The imperial tree falls not because the challenges are too great but because the core of the tree has been weakened by the gradual loss of surplus, purpose, institutional effectiveness, intellectual vigor and productive investment.
by Charles Hugh-Smith
Comparing
the American Empire with the Roman Empire in its terminal decline is a popular
intellectual parlor game. The comparison is inexact on a number of fronts, starting with the
nature of empire: Rome ruled a territorial empire, while the U.S. is a hegemony
that doesn't need to hold territory (other than key overseas military bases);
its dominance is based on the global projection of hard and soft power,
diplomacy, finance and the monetary regime of the reserve currency.
Despite
the apparent difference, the two empires share the key characteristic of all
enduring empires: they extract the cost of maintaining the empire from client states
and/or allies.
The
mechanisms differ, but the results are the same: the empire's cost is
distributed to those who benefit from its secure trade routes.
Two of
the key characteristics of an empire in terminal decline are complacency and
intellectual sclerosis, what I have termed a failure of imagination.
Michael
Grant described these causes of decline in his excellent account The Fall of the Roman Empire, a short book I have been recommending
since 2009:
There was no room at all, in these ways of thinking, for the novel, apocalyptic situation which had now arisen, a situation which needed solutions as radical as itself. (The Status Quo) attitude is a complacent acceptance of things as they are, without a single new idea.

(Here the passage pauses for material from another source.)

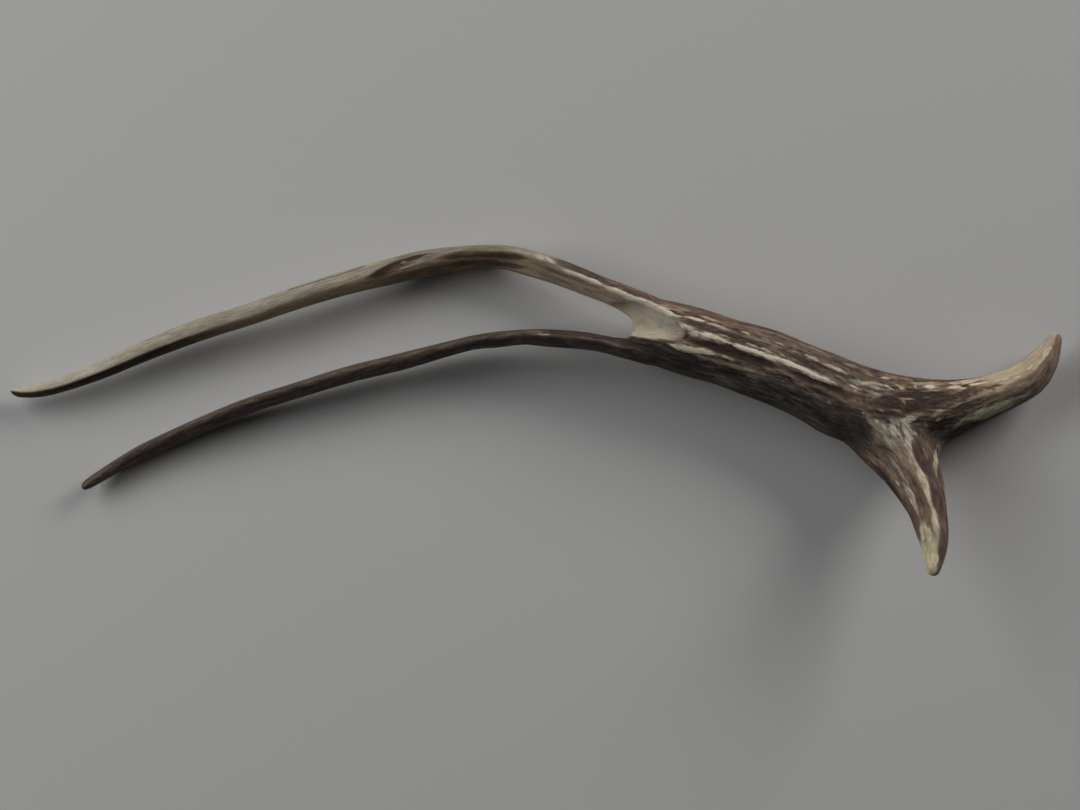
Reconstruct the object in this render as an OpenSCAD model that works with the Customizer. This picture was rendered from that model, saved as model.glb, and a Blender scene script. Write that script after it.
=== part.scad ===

This acceptance was accompanied by greatly excessive optimism about the present and future. Even when the end was only sixty years away, and the Empire was already crumbling fast, Rutilius continued to address the spirit of Rome with the same supreme assurance.
This blind adherence to the ideas of the past ranks high among the principal causes of the downfall of Rome. If you were sufficiently lulled by these traditional fictions, there was no call to take any practical first-aid measures at all.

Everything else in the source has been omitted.